STATE OF NORTH CAROLINA
v. Wilson County
Nos. 99 CRS 55069,
DAVID TYRONE PERRY 55074
Attorney General Roy Cooper, by Assistant Attorney General
Mary Penny Thompson, for the State.
Angela H. Brown for defendant-appellant.
EAGLES, Chief Judge.
David Tyrone Perry (defendant) appeals from judgments
entered on the jury verdicts finding him guilty of obtaining
property by false pretenses and attempting to obtain property by
false pretenses. After careful consideration of the briefs and
record, we discern no error.
The State's evidence tended to show that on 26 May 1999,
defendant cashed a check in the amount of $1,400.15 at Centura Bank
in Wilson, North Carolina. This check listed Visions, Incorporated
as the drawer and David Perry as the payee. The check subsequently
came back to the bank. Defendant was not an employee of Visions,
Inc. In addition, all Visions, Inc. paychecks were blue while thecheck cashed by defendant on 26 May 1999 was pink. Defendant
returned to the bank on 30 June 1999 and attempted to cash a second
check which listed Saturn Electronics and Engineering, Incorporated
as the drawer. However, the bank's service leader, Sharon Rouse,
remembered defendant from the previous transaction on 26 May 1999.
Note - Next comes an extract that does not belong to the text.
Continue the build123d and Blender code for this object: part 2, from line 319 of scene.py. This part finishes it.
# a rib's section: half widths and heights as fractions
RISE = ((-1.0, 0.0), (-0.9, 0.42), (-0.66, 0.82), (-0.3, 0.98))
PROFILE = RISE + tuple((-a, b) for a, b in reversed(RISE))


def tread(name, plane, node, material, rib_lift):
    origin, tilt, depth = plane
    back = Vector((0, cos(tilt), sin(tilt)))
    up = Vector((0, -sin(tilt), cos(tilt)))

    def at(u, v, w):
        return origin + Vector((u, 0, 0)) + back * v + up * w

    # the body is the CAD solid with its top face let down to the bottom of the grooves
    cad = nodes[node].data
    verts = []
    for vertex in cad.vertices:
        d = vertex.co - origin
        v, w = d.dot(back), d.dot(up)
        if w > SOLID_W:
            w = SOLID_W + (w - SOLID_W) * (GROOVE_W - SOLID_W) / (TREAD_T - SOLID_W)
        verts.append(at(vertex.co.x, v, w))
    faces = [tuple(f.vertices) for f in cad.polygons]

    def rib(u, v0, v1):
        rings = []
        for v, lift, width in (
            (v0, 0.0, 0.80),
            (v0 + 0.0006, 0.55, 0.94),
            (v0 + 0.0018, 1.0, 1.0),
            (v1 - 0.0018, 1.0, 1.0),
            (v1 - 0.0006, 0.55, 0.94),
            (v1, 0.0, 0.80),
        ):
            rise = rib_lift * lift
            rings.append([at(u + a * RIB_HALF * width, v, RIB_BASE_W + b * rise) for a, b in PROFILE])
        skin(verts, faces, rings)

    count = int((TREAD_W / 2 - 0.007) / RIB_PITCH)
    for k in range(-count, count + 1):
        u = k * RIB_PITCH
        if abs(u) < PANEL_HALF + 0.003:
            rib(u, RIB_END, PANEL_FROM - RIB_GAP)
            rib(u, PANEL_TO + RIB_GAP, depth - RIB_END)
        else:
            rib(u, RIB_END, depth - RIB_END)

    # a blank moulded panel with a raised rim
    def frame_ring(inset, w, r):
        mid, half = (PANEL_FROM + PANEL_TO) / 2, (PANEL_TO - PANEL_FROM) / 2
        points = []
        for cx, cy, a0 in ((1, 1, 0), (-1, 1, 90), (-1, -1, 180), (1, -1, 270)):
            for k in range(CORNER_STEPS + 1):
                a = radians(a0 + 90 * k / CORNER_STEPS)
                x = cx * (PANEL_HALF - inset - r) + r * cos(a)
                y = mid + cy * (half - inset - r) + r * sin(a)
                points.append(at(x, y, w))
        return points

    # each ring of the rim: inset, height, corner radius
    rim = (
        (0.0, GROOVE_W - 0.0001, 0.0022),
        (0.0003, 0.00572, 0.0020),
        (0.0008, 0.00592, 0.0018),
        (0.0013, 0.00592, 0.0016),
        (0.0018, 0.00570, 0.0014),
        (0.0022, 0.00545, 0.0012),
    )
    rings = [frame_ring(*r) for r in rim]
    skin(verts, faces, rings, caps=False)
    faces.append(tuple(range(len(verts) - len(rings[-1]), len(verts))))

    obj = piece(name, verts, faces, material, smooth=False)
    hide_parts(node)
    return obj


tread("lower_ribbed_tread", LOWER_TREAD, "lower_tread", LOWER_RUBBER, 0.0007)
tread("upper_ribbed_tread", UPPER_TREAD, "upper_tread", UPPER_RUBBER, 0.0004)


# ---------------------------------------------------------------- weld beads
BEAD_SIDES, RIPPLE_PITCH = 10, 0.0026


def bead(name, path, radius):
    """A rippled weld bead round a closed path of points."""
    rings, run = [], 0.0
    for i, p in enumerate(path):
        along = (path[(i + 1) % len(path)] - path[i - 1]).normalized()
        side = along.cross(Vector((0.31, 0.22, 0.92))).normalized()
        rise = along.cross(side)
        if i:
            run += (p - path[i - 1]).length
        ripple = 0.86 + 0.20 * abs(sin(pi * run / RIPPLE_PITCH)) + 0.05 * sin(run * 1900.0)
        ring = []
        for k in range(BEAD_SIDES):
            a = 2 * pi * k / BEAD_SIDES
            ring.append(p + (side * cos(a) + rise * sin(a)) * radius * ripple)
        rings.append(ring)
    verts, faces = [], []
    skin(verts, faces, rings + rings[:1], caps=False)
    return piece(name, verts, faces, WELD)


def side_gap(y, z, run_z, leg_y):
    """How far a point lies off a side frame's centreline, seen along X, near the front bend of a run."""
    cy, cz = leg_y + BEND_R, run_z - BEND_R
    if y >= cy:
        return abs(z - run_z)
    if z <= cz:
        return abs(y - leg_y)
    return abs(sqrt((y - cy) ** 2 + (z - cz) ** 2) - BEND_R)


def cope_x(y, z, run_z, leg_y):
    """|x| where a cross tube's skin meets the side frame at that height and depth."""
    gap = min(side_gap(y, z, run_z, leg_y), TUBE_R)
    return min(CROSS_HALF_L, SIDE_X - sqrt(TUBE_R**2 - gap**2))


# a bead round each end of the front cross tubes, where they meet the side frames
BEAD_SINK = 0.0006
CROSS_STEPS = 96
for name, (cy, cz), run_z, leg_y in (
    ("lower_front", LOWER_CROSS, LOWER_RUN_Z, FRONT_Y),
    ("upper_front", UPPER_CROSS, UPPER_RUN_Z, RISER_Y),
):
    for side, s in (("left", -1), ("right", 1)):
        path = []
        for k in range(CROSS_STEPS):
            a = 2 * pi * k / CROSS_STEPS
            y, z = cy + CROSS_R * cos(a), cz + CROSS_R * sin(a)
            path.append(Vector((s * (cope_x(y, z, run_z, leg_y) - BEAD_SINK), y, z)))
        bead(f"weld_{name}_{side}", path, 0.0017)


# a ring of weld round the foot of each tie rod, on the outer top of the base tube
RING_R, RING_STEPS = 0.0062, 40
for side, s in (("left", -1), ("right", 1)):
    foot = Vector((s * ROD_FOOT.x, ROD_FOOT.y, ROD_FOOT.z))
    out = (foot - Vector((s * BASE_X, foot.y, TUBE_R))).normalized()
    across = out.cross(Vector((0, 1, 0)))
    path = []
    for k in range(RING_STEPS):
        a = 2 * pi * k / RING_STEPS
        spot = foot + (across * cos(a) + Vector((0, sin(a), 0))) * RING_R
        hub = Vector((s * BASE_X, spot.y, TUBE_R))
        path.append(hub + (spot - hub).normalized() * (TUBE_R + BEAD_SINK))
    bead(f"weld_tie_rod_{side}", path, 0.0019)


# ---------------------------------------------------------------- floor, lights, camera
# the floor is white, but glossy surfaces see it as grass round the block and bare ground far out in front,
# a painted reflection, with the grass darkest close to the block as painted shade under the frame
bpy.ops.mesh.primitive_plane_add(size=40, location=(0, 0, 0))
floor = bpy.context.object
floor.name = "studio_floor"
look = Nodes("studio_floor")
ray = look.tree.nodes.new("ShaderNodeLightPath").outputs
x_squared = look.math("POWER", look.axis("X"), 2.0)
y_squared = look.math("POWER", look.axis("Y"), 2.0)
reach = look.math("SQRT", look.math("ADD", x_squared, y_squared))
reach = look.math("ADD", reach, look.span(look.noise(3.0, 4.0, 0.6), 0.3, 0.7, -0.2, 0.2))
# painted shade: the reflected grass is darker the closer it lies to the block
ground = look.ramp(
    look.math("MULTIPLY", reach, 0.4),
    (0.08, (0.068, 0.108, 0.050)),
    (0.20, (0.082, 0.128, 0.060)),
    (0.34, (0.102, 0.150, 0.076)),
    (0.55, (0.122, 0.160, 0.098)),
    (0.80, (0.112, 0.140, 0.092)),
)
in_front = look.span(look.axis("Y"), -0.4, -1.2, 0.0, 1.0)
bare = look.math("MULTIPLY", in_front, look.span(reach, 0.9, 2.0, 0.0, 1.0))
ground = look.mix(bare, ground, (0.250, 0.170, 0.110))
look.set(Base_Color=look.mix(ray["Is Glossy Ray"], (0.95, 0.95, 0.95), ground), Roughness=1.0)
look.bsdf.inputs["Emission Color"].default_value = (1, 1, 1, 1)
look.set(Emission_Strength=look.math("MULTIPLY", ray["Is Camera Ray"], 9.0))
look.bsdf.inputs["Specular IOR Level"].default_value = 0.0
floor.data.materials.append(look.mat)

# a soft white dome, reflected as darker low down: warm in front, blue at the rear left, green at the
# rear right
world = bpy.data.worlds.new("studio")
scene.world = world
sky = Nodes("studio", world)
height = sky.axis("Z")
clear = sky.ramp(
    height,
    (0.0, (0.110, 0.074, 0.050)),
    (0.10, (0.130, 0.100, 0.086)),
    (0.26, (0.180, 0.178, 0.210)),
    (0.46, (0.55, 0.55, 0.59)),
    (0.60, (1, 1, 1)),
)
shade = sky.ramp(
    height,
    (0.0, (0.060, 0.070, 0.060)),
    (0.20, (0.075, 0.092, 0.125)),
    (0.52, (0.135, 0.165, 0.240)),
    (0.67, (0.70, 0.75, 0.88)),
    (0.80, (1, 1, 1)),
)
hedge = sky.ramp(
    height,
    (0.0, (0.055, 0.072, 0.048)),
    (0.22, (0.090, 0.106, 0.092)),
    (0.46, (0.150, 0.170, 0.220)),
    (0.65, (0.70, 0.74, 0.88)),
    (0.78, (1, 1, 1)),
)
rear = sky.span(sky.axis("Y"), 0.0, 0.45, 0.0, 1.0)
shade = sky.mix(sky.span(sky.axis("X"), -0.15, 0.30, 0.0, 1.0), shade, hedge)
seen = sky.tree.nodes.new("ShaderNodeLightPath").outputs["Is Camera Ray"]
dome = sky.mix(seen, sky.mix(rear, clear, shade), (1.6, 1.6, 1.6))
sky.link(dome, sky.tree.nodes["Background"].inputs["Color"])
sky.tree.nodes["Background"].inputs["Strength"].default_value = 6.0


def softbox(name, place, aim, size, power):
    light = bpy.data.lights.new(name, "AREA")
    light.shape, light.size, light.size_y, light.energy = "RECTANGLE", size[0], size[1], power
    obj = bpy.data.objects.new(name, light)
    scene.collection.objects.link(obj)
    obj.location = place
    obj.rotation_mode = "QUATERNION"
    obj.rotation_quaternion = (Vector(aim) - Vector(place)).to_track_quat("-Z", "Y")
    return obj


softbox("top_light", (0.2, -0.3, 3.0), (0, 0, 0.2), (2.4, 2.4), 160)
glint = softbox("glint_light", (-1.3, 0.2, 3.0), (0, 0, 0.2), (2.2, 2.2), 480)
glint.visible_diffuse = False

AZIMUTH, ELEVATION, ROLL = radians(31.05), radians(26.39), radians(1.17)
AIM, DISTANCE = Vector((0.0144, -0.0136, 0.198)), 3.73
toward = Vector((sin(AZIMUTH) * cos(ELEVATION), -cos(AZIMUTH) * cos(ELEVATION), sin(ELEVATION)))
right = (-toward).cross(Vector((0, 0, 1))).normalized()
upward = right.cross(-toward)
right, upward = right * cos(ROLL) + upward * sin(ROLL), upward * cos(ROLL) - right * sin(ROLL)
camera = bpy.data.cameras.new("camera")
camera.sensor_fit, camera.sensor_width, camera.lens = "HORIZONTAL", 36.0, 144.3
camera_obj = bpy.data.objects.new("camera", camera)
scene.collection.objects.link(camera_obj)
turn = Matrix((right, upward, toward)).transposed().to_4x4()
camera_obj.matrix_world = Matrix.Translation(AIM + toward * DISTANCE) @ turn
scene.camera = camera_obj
Rouse did not cash the Saturn check for defendant. Significantly,
the check presented by defendant for cashing was different in color
from all other Saturn checks and it lacked the Saturn logo that was
present on every Saturn check. A bank employee called the police.
Officer Phillip Flood, of the Wilson Police Department,
responded to the call for assistance. After Rouse explained to him
the circumstances, Officer Flood approached defendant and asked him
if he would come down to the police station and speak with a
detective about the matter. Defendant was cooperative but became
extremely nervous and agitated -- sweating profusely and his heart
visibly pounding through his shirt. Detective J.B. Gibson of the
Wilson Police Department questioned defendant at the police
station. Defendant stated that he had received the checks in the
mail and assumed that they were payment for his services stuffing
envelopes for a mail order company. Defendant was charged with two
counts of obtaining property by false pretenses and one count of
attempting to obtain property by false pretenses.
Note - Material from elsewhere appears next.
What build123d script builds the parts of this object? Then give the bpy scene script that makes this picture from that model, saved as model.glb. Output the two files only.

Upon defendant's motion to dismiss at the close of the State's
evidence, the trial court dismissed one count of obtaining property
by false pretenses. Defendant then presented evidence which tended
to show that the checks he presented at the Centura Bank were sentto him in a plain white envelope, postmarked 28 May 1999. He was
unable to explain on cross-examination how he cashed one of those
checks two days before the postmark date. Defendant testified that
he did not know who sent the checks.
The trial court denied defendant's motion to dismiss the two
remaining charges at the close of all of the evidence. The jury
returned verdicts finding defendant guilty of the two charges. The
trial court entered judgment on those verdicts and sentenced
defendant to a 60-day active sentence, suspended defendant's two
consecutive 6-8 month sentences and placed him on supervised
probation for 36 months. Defendant appeals.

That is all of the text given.